REQUIRED WORK
Locate the line that contains "cad_parts[node].hide_render = cad_parts[node].hide_viewport" in the entries below, then repeat it and every following line through the line that contains "BOX_MIDDLE = np.array([3.02, -2.2, 0.0])", exactly, and no others.
--- Start of GIVEN RECORDS ---
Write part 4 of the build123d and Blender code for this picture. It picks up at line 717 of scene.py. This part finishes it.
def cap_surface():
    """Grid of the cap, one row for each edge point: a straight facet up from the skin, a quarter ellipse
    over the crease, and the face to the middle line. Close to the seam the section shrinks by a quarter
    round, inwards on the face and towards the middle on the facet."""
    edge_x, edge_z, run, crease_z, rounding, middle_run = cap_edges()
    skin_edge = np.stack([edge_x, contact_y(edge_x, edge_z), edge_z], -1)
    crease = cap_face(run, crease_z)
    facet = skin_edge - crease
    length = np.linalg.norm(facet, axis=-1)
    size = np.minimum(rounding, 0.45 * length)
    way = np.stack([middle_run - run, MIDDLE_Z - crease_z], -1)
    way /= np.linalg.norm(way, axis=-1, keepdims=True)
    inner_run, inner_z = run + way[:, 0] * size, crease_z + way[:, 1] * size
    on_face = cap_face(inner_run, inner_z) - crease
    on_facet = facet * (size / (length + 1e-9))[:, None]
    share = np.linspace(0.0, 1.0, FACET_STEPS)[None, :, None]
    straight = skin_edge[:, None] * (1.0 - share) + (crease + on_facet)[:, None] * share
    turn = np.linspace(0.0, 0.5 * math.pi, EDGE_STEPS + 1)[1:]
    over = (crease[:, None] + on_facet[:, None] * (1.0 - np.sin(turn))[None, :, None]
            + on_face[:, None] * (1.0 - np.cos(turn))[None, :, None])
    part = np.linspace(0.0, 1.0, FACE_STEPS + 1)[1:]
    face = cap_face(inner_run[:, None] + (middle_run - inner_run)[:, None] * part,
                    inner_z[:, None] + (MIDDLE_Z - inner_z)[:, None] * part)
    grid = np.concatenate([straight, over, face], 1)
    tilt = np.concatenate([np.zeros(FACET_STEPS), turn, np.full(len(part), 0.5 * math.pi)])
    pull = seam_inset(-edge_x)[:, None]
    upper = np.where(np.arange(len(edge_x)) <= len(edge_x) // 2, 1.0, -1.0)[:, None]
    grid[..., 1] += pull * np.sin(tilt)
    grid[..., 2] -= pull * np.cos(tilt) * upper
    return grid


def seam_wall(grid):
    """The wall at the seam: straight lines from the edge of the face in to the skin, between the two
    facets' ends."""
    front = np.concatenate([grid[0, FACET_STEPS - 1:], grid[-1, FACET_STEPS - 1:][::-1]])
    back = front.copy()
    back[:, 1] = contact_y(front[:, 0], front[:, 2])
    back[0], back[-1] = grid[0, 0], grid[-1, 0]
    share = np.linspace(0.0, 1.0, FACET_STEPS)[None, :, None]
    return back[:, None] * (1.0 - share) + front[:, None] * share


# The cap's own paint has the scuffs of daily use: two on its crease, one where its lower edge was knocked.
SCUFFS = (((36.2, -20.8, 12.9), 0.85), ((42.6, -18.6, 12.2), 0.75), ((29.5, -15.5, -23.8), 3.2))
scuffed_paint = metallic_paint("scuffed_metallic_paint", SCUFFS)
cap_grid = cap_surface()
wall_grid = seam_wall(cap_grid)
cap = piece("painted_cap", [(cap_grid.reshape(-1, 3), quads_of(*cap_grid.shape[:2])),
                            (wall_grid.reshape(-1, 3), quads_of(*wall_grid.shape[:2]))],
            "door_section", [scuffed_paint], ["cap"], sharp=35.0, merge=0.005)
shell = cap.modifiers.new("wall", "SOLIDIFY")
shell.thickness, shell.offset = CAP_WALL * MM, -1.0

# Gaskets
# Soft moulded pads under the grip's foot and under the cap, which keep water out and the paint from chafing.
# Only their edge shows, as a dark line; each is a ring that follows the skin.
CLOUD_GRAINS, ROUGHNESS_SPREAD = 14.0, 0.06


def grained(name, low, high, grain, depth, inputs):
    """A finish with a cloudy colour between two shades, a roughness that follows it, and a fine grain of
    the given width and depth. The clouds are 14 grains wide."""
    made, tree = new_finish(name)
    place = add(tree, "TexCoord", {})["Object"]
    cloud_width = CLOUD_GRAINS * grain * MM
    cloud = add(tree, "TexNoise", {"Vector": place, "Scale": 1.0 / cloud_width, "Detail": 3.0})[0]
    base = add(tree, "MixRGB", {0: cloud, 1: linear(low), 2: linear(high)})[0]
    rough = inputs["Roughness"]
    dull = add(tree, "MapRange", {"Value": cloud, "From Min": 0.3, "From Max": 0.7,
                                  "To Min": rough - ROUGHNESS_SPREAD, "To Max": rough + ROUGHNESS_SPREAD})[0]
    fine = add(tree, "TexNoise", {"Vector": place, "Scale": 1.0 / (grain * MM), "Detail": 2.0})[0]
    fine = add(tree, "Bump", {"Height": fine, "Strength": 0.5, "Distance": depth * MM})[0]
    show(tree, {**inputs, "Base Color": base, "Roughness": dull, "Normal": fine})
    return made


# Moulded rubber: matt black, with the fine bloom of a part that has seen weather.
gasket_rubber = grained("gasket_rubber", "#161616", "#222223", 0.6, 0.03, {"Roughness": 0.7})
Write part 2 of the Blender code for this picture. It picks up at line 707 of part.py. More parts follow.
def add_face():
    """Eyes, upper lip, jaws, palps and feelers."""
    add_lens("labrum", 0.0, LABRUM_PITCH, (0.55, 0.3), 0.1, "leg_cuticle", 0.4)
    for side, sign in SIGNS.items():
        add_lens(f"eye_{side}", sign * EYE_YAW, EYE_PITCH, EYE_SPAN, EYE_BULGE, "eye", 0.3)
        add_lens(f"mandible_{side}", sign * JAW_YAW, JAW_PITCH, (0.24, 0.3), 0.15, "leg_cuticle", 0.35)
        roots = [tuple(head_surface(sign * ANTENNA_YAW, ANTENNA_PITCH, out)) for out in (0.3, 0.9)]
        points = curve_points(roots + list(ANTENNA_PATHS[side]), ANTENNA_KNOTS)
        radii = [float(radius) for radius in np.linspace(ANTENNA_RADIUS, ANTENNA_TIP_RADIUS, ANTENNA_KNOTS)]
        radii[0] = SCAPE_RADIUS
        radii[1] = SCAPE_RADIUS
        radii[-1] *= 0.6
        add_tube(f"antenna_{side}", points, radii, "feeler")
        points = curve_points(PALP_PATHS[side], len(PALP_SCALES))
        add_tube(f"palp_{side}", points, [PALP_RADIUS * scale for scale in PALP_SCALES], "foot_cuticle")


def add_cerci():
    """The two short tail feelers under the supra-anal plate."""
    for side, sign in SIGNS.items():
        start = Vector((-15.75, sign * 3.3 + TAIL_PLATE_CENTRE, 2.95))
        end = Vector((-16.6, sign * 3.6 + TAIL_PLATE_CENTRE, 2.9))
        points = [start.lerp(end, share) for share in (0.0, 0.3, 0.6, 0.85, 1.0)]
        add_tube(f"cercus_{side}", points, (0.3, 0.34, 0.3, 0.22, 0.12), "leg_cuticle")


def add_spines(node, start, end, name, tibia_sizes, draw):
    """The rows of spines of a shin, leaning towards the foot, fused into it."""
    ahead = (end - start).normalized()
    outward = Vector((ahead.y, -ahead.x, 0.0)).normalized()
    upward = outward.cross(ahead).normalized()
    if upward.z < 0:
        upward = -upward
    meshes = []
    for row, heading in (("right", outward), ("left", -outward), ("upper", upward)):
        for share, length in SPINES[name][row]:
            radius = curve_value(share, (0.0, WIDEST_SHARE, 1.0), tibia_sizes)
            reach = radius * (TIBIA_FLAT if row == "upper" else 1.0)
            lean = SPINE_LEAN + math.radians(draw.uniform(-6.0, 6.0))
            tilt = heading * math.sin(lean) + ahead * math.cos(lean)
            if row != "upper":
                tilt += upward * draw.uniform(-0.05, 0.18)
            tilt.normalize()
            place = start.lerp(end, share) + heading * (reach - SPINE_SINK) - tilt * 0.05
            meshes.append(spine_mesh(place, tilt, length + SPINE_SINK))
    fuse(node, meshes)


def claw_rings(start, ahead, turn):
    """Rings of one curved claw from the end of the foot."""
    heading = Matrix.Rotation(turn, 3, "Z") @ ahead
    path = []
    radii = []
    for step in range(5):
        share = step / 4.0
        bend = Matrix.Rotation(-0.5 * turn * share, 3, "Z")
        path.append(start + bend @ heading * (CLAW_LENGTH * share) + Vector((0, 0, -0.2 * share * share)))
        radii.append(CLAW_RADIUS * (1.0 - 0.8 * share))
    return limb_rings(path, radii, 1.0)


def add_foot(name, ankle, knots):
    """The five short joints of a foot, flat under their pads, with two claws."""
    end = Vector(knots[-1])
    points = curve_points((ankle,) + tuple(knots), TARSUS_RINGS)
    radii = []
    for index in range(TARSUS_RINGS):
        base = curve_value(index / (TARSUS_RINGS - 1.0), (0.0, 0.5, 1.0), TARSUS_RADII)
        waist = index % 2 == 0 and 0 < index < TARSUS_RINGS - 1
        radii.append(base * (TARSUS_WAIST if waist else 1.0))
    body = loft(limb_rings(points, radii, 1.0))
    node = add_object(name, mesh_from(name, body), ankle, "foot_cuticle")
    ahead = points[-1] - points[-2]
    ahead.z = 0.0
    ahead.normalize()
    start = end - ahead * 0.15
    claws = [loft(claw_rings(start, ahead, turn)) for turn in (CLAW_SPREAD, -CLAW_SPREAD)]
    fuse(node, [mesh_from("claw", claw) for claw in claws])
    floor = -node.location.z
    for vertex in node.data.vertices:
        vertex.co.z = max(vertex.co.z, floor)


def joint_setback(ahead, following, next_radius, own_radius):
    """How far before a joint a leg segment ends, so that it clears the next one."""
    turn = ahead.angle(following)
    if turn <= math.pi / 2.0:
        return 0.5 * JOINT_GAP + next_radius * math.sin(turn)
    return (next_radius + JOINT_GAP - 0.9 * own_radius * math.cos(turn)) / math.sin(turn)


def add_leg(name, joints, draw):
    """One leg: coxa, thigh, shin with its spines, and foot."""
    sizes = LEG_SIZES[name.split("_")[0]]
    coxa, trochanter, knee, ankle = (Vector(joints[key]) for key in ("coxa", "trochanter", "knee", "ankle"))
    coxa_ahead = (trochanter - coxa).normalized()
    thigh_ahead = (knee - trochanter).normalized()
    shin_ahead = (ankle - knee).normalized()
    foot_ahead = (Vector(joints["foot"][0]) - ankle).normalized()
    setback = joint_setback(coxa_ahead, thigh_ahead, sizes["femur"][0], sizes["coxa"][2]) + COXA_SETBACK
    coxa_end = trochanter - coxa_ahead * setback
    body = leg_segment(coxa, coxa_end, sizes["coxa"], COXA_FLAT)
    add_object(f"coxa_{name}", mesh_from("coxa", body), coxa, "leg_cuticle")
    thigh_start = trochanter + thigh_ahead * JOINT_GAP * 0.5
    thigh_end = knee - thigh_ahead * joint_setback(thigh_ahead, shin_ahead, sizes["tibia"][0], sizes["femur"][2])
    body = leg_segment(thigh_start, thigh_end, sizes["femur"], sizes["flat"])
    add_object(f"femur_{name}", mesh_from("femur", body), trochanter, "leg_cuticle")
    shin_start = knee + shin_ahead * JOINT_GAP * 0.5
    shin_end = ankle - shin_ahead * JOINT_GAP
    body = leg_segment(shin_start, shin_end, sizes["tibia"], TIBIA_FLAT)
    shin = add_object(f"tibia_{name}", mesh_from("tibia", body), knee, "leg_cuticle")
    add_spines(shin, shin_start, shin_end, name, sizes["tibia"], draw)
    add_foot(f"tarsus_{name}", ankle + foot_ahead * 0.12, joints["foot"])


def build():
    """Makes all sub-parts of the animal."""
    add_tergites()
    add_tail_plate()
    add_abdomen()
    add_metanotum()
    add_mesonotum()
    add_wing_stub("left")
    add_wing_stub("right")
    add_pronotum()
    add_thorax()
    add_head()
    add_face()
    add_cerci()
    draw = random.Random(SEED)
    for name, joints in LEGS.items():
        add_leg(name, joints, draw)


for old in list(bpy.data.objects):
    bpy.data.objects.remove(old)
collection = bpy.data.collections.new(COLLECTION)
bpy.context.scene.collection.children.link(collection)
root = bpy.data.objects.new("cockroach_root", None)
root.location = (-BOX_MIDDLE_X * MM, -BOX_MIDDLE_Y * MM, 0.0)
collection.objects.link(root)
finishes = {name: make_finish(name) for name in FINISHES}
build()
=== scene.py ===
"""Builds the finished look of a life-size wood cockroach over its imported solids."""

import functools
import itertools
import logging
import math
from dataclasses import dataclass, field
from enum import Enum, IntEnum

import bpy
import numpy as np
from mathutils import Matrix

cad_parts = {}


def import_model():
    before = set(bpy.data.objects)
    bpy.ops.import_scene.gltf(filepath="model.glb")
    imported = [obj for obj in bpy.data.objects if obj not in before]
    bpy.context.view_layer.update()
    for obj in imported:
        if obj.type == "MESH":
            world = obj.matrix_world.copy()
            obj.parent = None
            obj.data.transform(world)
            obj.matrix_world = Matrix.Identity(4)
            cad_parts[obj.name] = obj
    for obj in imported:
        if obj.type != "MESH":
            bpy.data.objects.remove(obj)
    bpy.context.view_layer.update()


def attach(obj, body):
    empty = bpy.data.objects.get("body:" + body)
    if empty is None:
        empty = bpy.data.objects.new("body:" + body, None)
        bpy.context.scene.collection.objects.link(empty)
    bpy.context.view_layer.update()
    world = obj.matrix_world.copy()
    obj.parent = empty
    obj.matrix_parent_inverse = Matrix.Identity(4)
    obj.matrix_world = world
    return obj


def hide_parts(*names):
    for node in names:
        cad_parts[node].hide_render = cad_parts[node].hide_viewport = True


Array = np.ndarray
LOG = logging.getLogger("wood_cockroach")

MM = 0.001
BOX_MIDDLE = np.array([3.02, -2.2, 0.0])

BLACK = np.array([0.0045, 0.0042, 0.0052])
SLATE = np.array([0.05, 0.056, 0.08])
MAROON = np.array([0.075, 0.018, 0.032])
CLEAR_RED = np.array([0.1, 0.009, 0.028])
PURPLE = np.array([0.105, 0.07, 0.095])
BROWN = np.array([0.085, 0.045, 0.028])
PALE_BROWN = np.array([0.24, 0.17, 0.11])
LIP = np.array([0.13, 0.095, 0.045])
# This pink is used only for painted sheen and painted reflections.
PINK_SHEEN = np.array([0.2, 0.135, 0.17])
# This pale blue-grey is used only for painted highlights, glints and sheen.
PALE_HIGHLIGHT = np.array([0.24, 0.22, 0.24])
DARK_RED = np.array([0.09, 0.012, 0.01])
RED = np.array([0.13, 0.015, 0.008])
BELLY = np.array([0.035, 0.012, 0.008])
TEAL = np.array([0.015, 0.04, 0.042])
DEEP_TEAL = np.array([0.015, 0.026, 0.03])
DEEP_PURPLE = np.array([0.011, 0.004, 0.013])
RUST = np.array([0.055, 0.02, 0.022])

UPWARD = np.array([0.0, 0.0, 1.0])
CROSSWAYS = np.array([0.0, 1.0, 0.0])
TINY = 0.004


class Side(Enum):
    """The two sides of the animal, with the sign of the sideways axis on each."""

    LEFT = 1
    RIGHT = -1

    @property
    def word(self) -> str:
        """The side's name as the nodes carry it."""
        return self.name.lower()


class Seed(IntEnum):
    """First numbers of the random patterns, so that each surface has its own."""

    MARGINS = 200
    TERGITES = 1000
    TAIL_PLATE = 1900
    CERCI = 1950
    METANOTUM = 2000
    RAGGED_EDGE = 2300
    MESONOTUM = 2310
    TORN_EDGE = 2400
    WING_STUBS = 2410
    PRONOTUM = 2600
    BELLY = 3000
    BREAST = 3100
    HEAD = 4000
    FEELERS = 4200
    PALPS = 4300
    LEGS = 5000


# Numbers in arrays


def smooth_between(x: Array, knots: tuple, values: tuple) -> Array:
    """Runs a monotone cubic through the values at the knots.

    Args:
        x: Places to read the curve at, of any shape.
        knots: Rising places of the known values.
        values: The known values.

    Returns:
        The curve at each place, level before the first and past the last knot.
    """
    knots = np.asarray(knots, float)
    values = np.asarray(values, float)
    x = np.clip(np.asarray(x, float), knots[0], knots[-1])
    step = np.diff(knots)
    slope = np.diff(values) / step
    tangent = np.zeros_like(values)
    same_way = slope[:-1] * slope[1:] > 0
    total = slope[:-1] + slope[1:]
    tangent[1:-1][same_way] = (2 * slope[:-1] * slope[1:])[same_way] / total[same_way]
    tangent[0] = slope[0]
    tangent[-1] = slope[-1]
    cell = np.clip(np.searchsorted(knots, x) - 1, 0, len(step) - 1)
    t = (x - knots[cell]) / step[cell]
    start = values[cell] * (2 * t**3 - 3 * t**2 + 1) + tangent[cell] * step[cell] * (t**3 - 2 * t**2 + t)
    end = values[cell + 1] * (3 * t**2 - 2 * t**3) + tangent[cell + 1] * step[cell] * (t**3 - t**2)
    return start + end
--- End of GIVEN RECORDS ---
FULL ANSWER
        cad_parts[node].hide_render = cad_parts[node].hide_viewport = True


Array = np.ndarray
LOG = logging.getLogger("wood_cockroach")

MM = 0.001
BOX_MIDDLE = np.array([3.02, -2.2, 0.0])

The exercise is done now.